● **SOURCE DATA**
>> Start

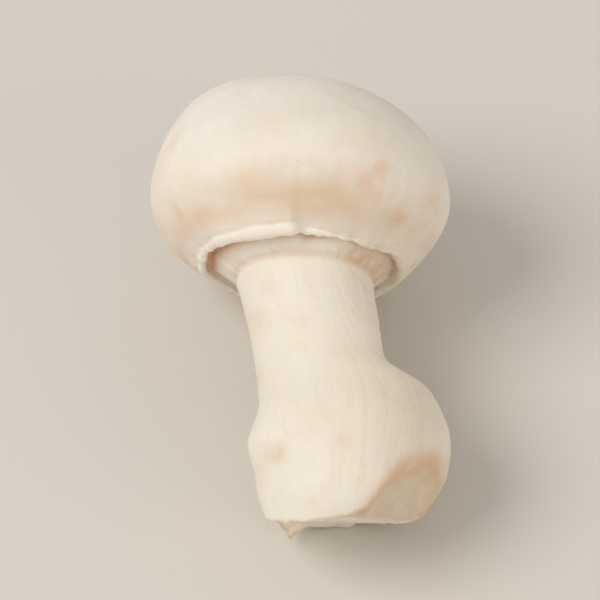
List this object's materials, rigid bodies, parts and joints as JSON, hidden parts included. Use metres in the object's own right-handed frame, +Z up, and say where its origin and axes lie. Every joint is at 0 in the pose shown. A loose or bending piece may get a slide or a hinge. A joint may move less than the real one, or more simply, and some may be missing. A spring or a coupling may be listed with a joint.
{
  "type": "button mushroom",
  "caption": "Whole white button mushroom lying on its side: domed cap, rolled margin, closed veil, bent stem with a trimmed bulbous base.",
  "frame": {"origin": "centre of the bounding box's underside, on the surface that the mushroom rests on", "axes": "+Z up from the resting surface, +Y from the trimmed base towards the crown of the cap, +X to the right seen from the base"},
  "size_m": [0.0386, 0.0616, 0.0372],
  "materials": {
    "mushroom_flesh": "satin, soft cream-white skin with peach and tan blotches"
  },
  "bodies": {
    "root": {"button_mushroom": "mushroom_flesh"}
  },
  "joints": []
}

>> End

Your task is to repeat each line of the material exactly.

● **IN RESPONSE**
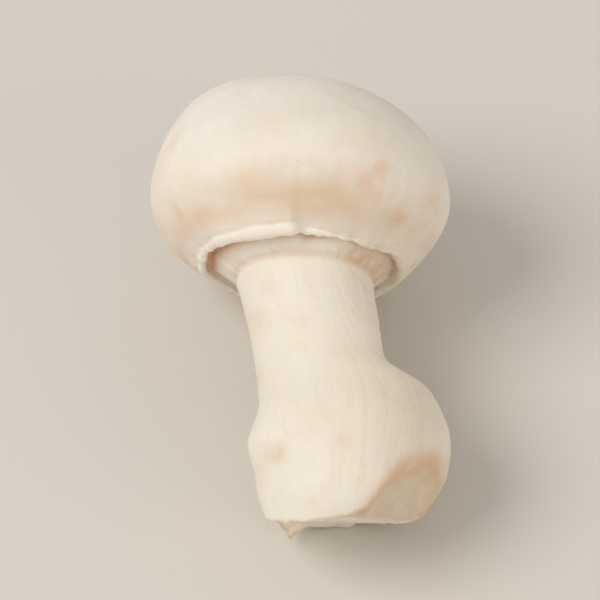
List this object's materials, rigid bodies, parts and joints as JSON, hidden parts included. Use metres in the object's own right-handed frame, +Z up, and say where its origin and axes lie. Every joint is at 0 in the pose shown. A loose or bending piece may get a slide or a hinge. A joint may move less than the real one, or more simply, and some may be missing. A spring or a coupling may be listed with a joint.
{
  "type": "button mushroom",
  "caption": "Whole white button mushroom lying on its side: domed cap, rolled margin, closed veil, bent stem with a trimmed bulbous base.",
  "frame": {"origin": "centre of the bounding box's underside, on the surface that the mushroom rests on", "axes": "+Z up from the resting surface, +Y from the trimmed base towards the crown of the cap, +X to the right seen from the base"},
  "size_m": [0.0386, 0.0616, 0.0372],
  "materials": {
    "mushroom_flesh": "satin, soft cream-white skin with peach and tan blotches"
  },
  "bodies": {
    "root": {"button_mushroom": "mushroom_flesh"}
  },
  "joints": []
}